We work with a number of organizations, including Ocean Conservancy and the National Center for Ecological Analysis and Synthesis (NCEAS), to better understand the causes of marine debris. The scientists at these organizations and others believe marine litter is not a problem that is easily characterized or likely to be solved in the near future.
However, we are working with them to gather science-based information and to engage other companies in a collective effort to find sustainable ways to mitigate marine litter.
In 2011, working with Ocean Conservancy, we helped launch the Trash Free Seas Alliance, a cooperative group of businesses, NGOs, scientific institutions and community groups that share the common goal of eliminating ocean trash. By bringing such diverse groups together, we hope to accelerate action among the varied stakeholders who must work together to restore the world’s seas.

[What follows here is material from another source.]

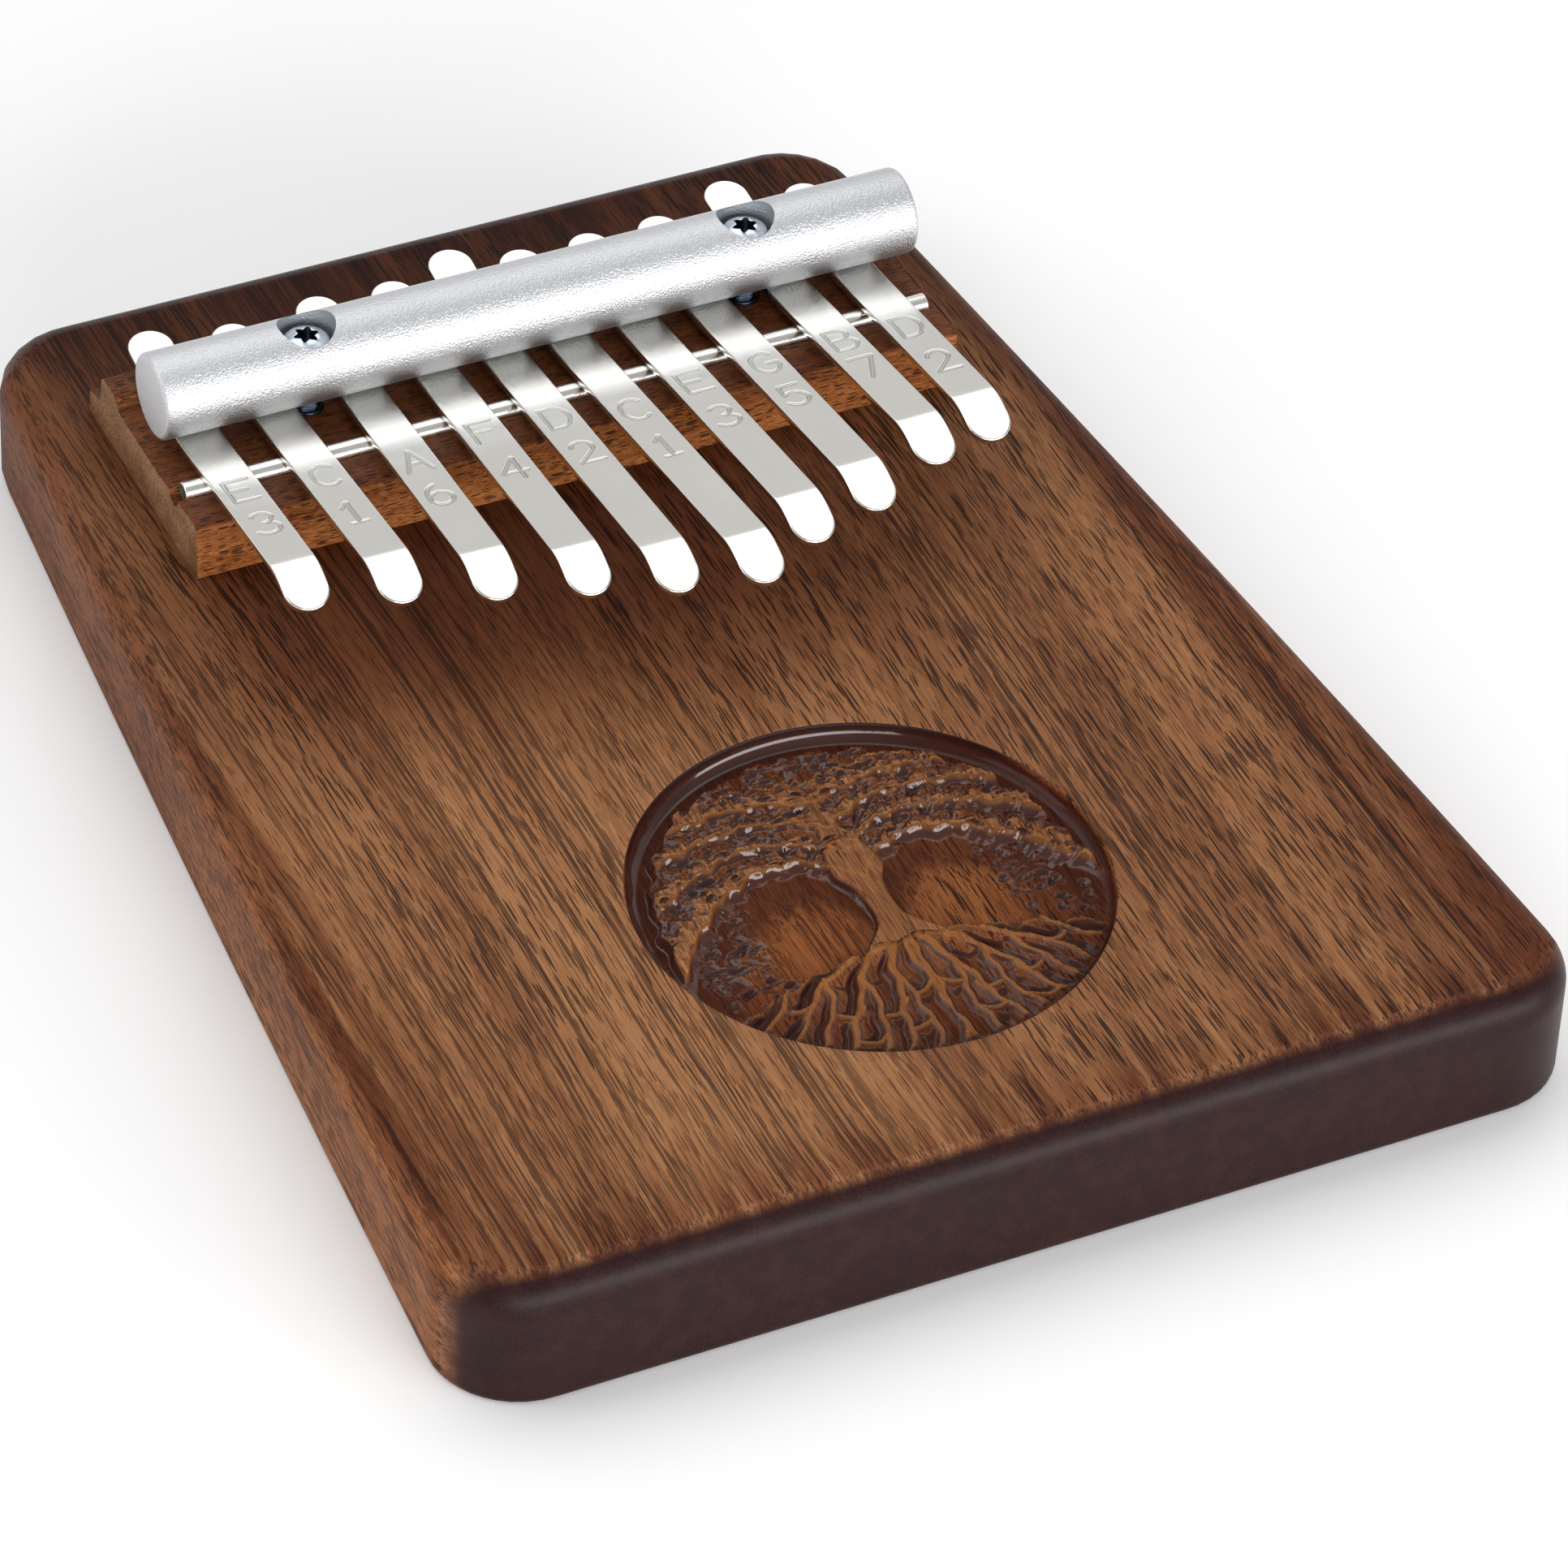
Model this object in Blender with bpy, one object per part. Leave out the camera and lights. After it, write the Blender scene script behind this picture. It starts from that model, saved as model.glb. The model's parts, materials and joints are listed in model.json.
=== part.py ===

One of the first accomplishments of the Trash Free Seas Alliance was development of a proposal accepted by NCEAS to support a working group on marine debris. NCEAS is one of the foremost ecological think tanks in the world. This working group will bring together a group of leading ecologists, oceanographers, social scientists, industry market experts, behavioral economists and polymer scientists to evaluate existing data and published information as well as conduct integrative modeling to significantly advance the scientific understanding of marine debris globally.
We have also partnered with Ocean Conservancy for the past 16 years as a sponsor of the International Coastal Cleanup (ICC). The ICC is the world’s largest volunteer effort for ocean health. Coca-Cola system associates join the more than 9 million volunteers to clean up the world’s waterways during this annual event.